Po trzecie przełamywał negatywne asocjacje. Każdy język ma swoją własną
tożsamość. Wybór języka hebrajskiego zamiast innych języków diaspory, takich
jak Ladino lub Jidysz, stanowił negację przeszłości, diaspory i
okrucieństw drugiej wojny światowej.
Język hebrajski stał się jednym z trzech oficjalnych języków w angielskim
Mandacie Palestyny w roku 1922. W 1948 roku, po powstaniu państwa Izrael stał
się on oficjalnym językiem państwowym.
Jednak ten hebrajski, który się używa obecnie w Izraelu to nowoczesny hebrajski
(Iwrit). I pomimo tego, że obydwa języki używają tego samego alfabetu i
mają wspólne słownictwo podstawowe, to nowoczesny język hebrajski różni się od
języka hebrajskiego Tory. Nie wchodząc w szczegóły, najistotniejszą
różnicą jest szyk wyrazów w zdaniu. Biblijny hebrajski w większości przypadków
jest językiem VSO (orzeczenie -podmiot-dopełnienie), gdzie czasownik jest
usytuowany w zdaniu jako pierwszy. (Pewnie pamiętacie Yodę ze Star Wars?)
Nowoczesny hebrajski jest bardziej językiem SVO
(podmiot-orzeczenie-dopełnienie), w którym podmiot jest na pierwszym miejscu,
podobnie jak w większości języków europejskich (i w chińskim!). Ta odmienna
kolejność słów jest jednym z argumentów, których lingwiści używają, aby
twierdzić, że nowoczesny hebrajski nie jest językiem semickim.

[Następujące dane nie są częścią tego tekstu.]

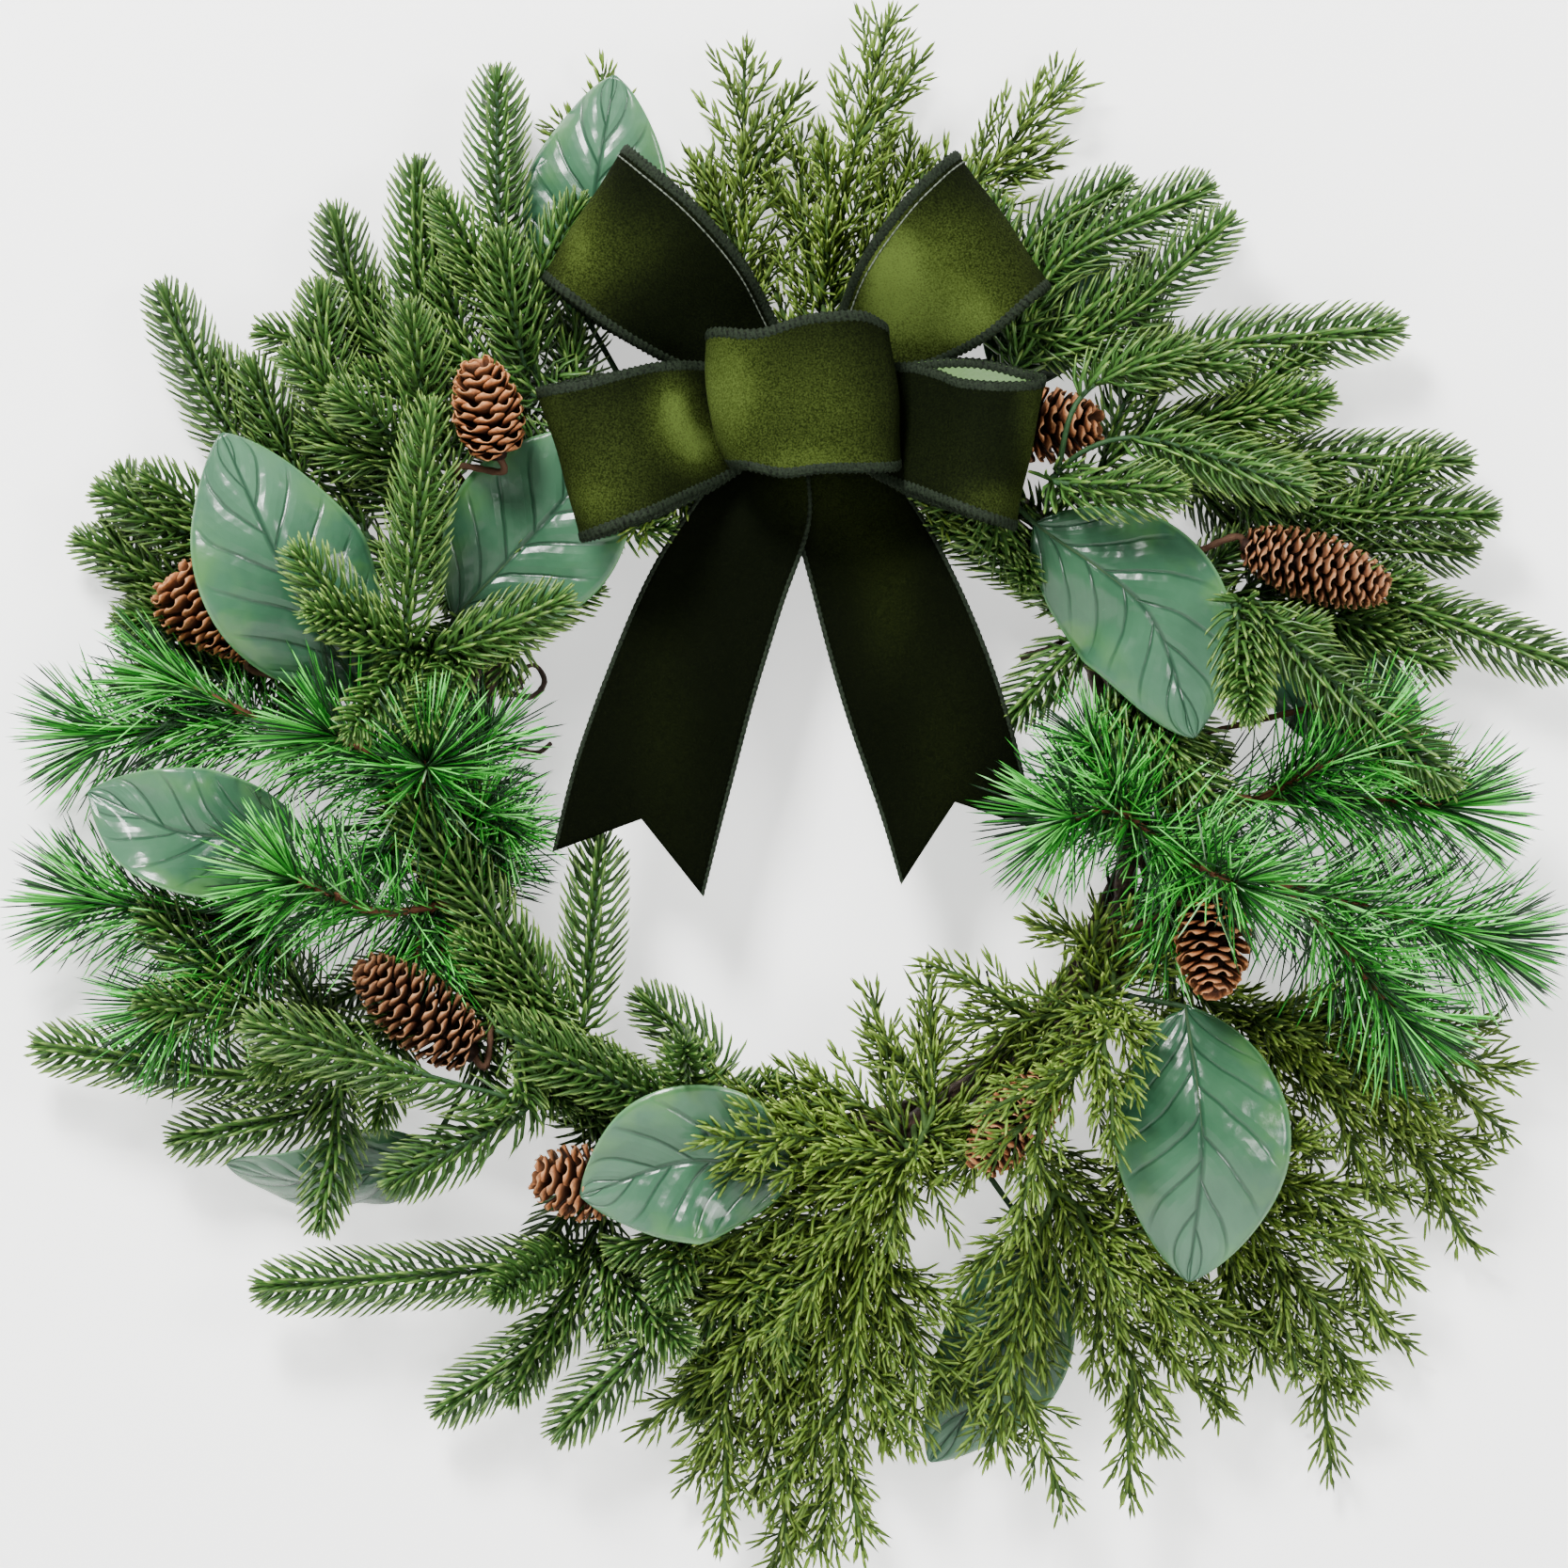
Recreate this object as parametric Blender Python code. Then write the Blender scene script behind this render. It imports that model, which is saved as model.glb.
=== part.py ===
"""A pine cone christmas wreath: a twisted grapevine ring that carries spruce, cedar and long-needle pine
picks, magnolia leaves, pine cones and a velvet bow.

The wreath hangs upright as on a door. Its back faces +Y, its front faces -Y, and the origin is the point of
the ring's inner top that rests on a hook. Places in the tables are millimetres from the centre of the ring:
x to the right, z up, and depth towards the viewer from the plane of the door.
"""

import math
import random

import bpy
import numpy as np
from mathutils import Vector
from mathutils.bvhtree import BVHTree

MM = 0.001

# The grapevine ring.
RING_RADIUS = 143.0
RING_DEPTH = 17.0
VINE_RADIUS = 11.3
VINE_LOBE = 2.5
VINE_LOBES = 3
VINE_TWISTS = 7
VINE_PHASE = math.pi / 2
RING_STEPS = 48
RING_SIDES = 12
HOOK = np.array((0.0, -RING_DEPTH, RING_RADIUS - VINE_RADIUS - VINE_LOBE))

# Clearances.
SEAT_GAP = 0.35
LEAST_DEPTH = 5.0
LIMB_SPACING = 8.0
PLAIN_STEP = 18.0
ROUNDS = 121

# The bow's ribbon.
RIBBON_THICK = 1.0

# Leaves and cones.
BLADE_THICK = 1.0
PETIOLE_WIDTH = 2.6
PETIOLE_THICK = 2.2
CONE_STEM = 1.7

# Name, RGB colour, roughness, metallic value.
MATERIALS = {
    "grapevine": ((0.085, 0.045, 0.028), 0.85, 0.0),
    "velvet_ribbon": ((0.060, 0.095, 0.018), 0.80, 0.0),
    "tie_wire": ((0.030, 0.040, 0.030), 0.45, 0.9),
    "magnolia_leaf": ((0.055, 0.150, 0.090), 0.35, 0.0),
    "pine_cone": ((0.270, 0.115, 0.055), 0.75, 0.0),
    "spruce": ((0.075, 0.200, 0.070), 0.50, 0.0),
    "cedar": ((0.140, 0.220, 0.050), 0.60, 0.0),
    "long_needle": ((0.050, 0.240, 0.060), 0.45, 0.0),
}

# Leaf: ring angle and roll of its root, then the blade's start, middle and tip as (x, z, depth), the blade's
# width, its roll about its own length in degrees, and its cup, the depth by which the edges fall back.
LEAVES = {
    "leaf_top": (112, 15, (-85, 196, 25), (-82, 245, 29), (-74, 296, 24), 60, 8, 5),
    "leaf_left_front": (161, 100, (-175, 42, 52), (-206, 92, 66), (-232, 148, 60), 70, -8, 7),
    "leaf_bow_left": (158, 60, (-139, 74, 37), (-103, 112, 40), (-70, 150, 36), 70, 0, -3),
    "leaf_left": (184, 62, (-200, -13, 46), (-245, -14, 54), (-287, 3, 46), 54, -12, 6),
    "leaf_lower_left": (219, -10, (-150, -143, 18), (-193, -158, 20), (-233, -149, 20), 46, 52, 4),
    "leaf_bottom": (262, 80, (-2, -153, 54), (-42, -146, 67), (-87, -160, 60), 64, 6, 8),
    "leaf_lower_right": (329, 55, (158, -84, 48), (164, -138, 62), (159, -195, 56), 72, -4, 7),
    "leaf_bottom_back": (297, -20, (96, -178, 14), (86, -228, 11), (55, -272, 9), 54, 10, 3),
    "leaf_right": (54, 88, (97, 112, 46), (142, 76, 54), (161, 25, 60), 66, -6, 6),
    "leaf_top_right": (60, -30, (86, 168, 10), (104, 206, 9), (121, 243, 9), 50, 8, 2),
    "leaf_right_back": (13, -25, (190, 54, 9), (224, 46, 8), (257, 35, 8), 50, 6, 2),
}

# Cone: ring angle and roll of its twig's root, base and tip as (x, z, depth), widest radius, the share of its
# length at which it is widest, and a place that the twig bends through on its way, if it needs one.
CONES = {
    "cone_bow_left": (137, 5, (-120, 138, 58), (-129, 178, 74), 14.5, 0.45, (-138, 134, 40)),
    "cone_left": (166, 25, (-222, 56, 30), (-257, 93, 34), 16.5, 0.68, None),
    "cone_bow_right": (61, 10, (80, 153, 27), (126, 152, 38), 15.5, 0.50, None),
    "cone_right": (33, 55, (181, 104, 42), (243, 84, 44), 14.5, 0.50, None),
    "cone_right_back": (9, 5, (232, 36, 28), (258, 4, 29), 14.5, 0.50, None),
    "cone_lower_left": (214, 90, (-130, -104, 51), (-178, -65, 58), 16.0, 0.45, None),
    "cone_bottom_left": (240, 60, (-68, -159, 44), (-108, -152, 49), 15.5, 0.50, None),
    "cone_bottom_right": (315, 80, (104, -112, 50), (72, -151, 56), 14.0, 0.50, None),
    "cone_lower_right": (336, 85, (169, -40, 52), (168, -80, 68), 15.5, 0.45, None),
}

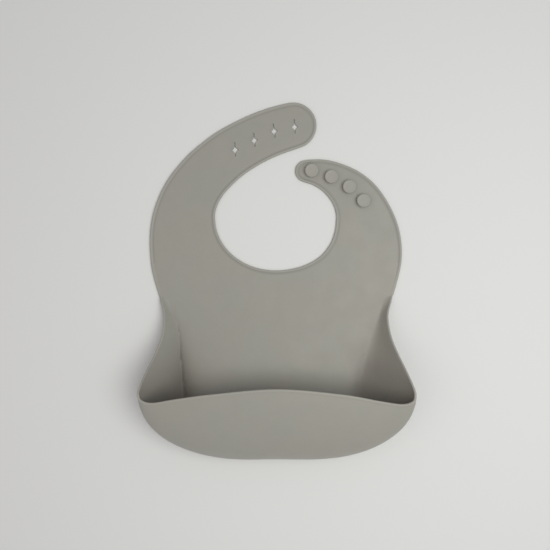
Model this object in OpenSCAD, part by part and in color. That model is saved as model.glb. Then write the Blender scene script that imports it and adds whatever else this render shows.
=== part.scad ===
// One-piece moulded feeding bib: an apron with a standing catcher pocket, a
// yoke round the neck opening, a long strap with four star holes and a short
// strap with four studs. Flat on its back: +X right, +Y to the neck, +Z front.
// Origin: centre of the whole box, on the rest face. Millimetres.

/* [Sheet and bead] */
// Thickness of the moulded sheet
sheet = 1.6; // [1.2:0.1:2.2]
// Width of the raised bead along every edge
bead_w = 2.2; // [1.8:0.1:2.8]
// Height of that bead above the back face
bead_h = 2.2; // [2:0.1:3]

/* [Neck opening] */
// Half the width of the neck opening
neck_a = 51.4; // [46:0.5:53]
// Depth of the neck opening below its widest line
neck_b = 44.6; // [36:0.5:44.6]
// Height of the widest line above the origin
neck_y = 51.6; // [50:0.2:53]
// How much the neck opening swells toward its lower right
neck_swell = 0.04; // [0:0.01:0.05]

/* [Hole strap] */
// Radius of the round end of the long strap
hole_tip_r = 19.5; // [18:0.5:20.5]
// Centre of that round end, to the right of the origin
hole_tip_x = 14.3; // [12:0.1:17]
// Centre of that round end, above the origin
hole_tip_y = 129.9; // [128.5:0.1:131.5]
// Half the width of a star hole
star_x = 3.1; // [2.6:0.1:4]
// Half the height of a star hole
star_y = 3.4; // [2.8:0.1:4.4]
// Distance from a star's centre to its inner corners, across and up
star_waist = 1.3; // [1.1:0.1:1.8]
// Length of the slit through a star, which lets it open over a stud
slit_l = 13.2; // [10:0.2:16]
// Width of that slit
slit_w = 0.6; // [0.4:0.1:1]

/* [Stud strap] */
// Radius of the round end of the short strap
stud_tip_r = 9.4; // [8.5:0.1:10]
// Diameter of a stud head
stud_head_d = 11.3; // [9:0.1:12.4]
// Thickness of a stud head
stud_head_h = 2; // [1.2:0.1:3]
// Diameter of the stem under a stud head
stud_stem_d = 5.2; // [3:0.1:6]
// Height of that stem above the sheet
stud_stem_h = 2; // [1.6:0.1:3]
// Depth of the dish in a stud's top
stud_dish = 0.2; // [0.1:0.1:0.6]

/* [Catcher pocket] */
// Height of the lip at its middle
lip_z = 48; // [42:1:54]
// Height of the lip at its two round corners
corner_z = 38.8; // [34:1:42]
// How far the front wall leans back over the floor
front_lean = 66; // [56:1:68]
// Gap between the moving front wall and the side walls
wall_gap = 0.4; // [0.3:0.1:0.8]

/* [Folds] */
// Half the height of the flexing band below the neck
neck_fold_half = 2.3; // [2:0.1:3]
// Half the height of the flexing band at each shoulder
shoulder_half = 1.2; // [1:0.1:2]
// Half the width of the flexing band before the star holes
tip_fold_half = 1.4; // [1.2:0.1:2]

/* [Preview] */
// Sub-part to draw, or all of them

/* [Hidden] */

sheet_colour = [0.62, 0.61, 0.58];
bead_colour = [0.72, 0.71, 0.68];
web_colour = [0.5, 0.5, 0.46];
stud_colour = [0.78, 0.76, 0.72];

// The apron meets the pocket here, and the folds lie on these lines.
base_y = -12.7;
neck_fold_y = 0.3;
shoulder_y = 48.3;
tip_fold = [-48.2, 100.8];
strap_split_y = 102.6;

// Beyond every outline, for the blocks that cut it into sub-parts.
far = 400;
bead_side = 80;

// Star holes and studs, from the strap's root to its tip.
star_places = [[-35.2, 109.1], [-18.9, 117.1], [-2.1, 124.9], [15.3, 128.6]];
star_turns = [4, 6, 8, 4];
stud_places = [[73.1, 65.9], [61.2, 77.6], [46.1, 86.1], [29.4, 91.3]];

// Outer edge of the left shoulder and long strap, from the bottom up.
left_edge = [
    [-98.8, -17.2], [-100.5, -12.4], [-103.8, -1.2], [-106.1, 9.1],
    [-107.2, 19.6], [-107.7, 31.1], [-107.1, 42.6], [-105.1, 54.4],
    [-101.8, 65], [-97.5, 75.2], [-91.6, 85.3], [-84.1, 95.2],
    [-74.8, 105.4], [-63, 115.5], [-48.7, 125.7], [-30.7, 135.2],
    [-15.4, 141.8], [-0.5, 146.5]
];
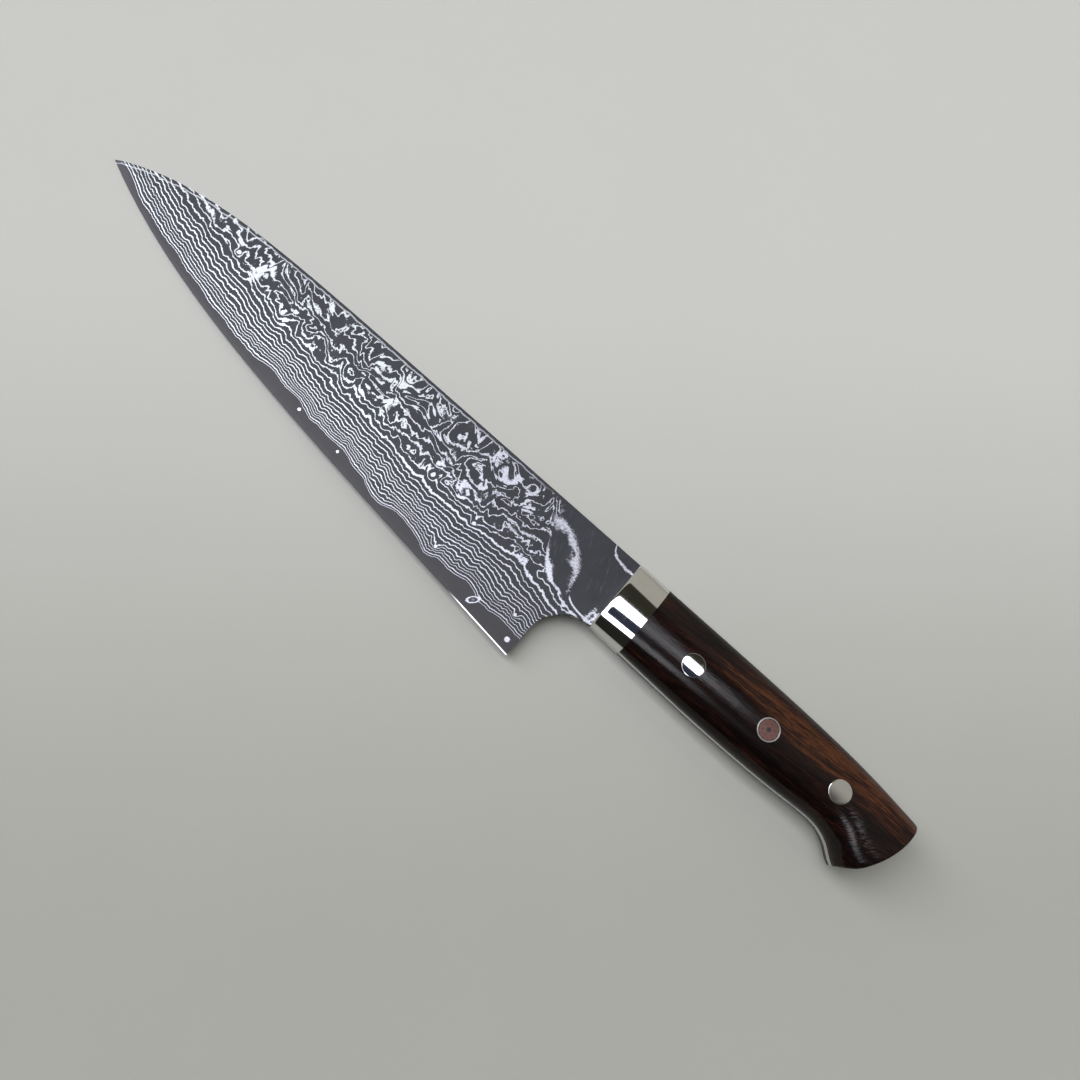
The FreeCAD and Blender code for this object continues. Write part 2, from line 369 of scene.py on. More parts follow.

Hebrajski jest pisany z prawa na lewo, a nie jak europejskie języki, z lewa na
prawo.
Żeby było śmieszniej, oryginalny hebrajski alfabet nie ma samogłosek! Ludzie
doskonale znający ten język nie potrzebują samogłosek do odczytywania
hebrajskiego tekstu, więc większość tekstów hebrajskich w Izraelu jest pisana
bez samogłosek. Jednak wraz ze spadkiem znajomości języka hebrajskiego,
szczególnie po wygnaniu Żydów z Izraela przez Rzymian, rabini zdali sobie
sprawę z potrzeby pomocy w wymowie i opracowali system kropek i kresek znany
jako nikkudim (punkty). Te kropki i kreski są napisane powyżej lub
poniżej litery w sposób, który nie zmienia odstępów między wierszami. Tekst
zawierający te oznaczenia jest nazywany tekstem "ze wskazaniem". Większość nikkudim
używa się do oznaczania samogłosek.
Więc aż tak źle nie jest. Jak ktoś się chce uczyć hebrajskiego, to do roboty!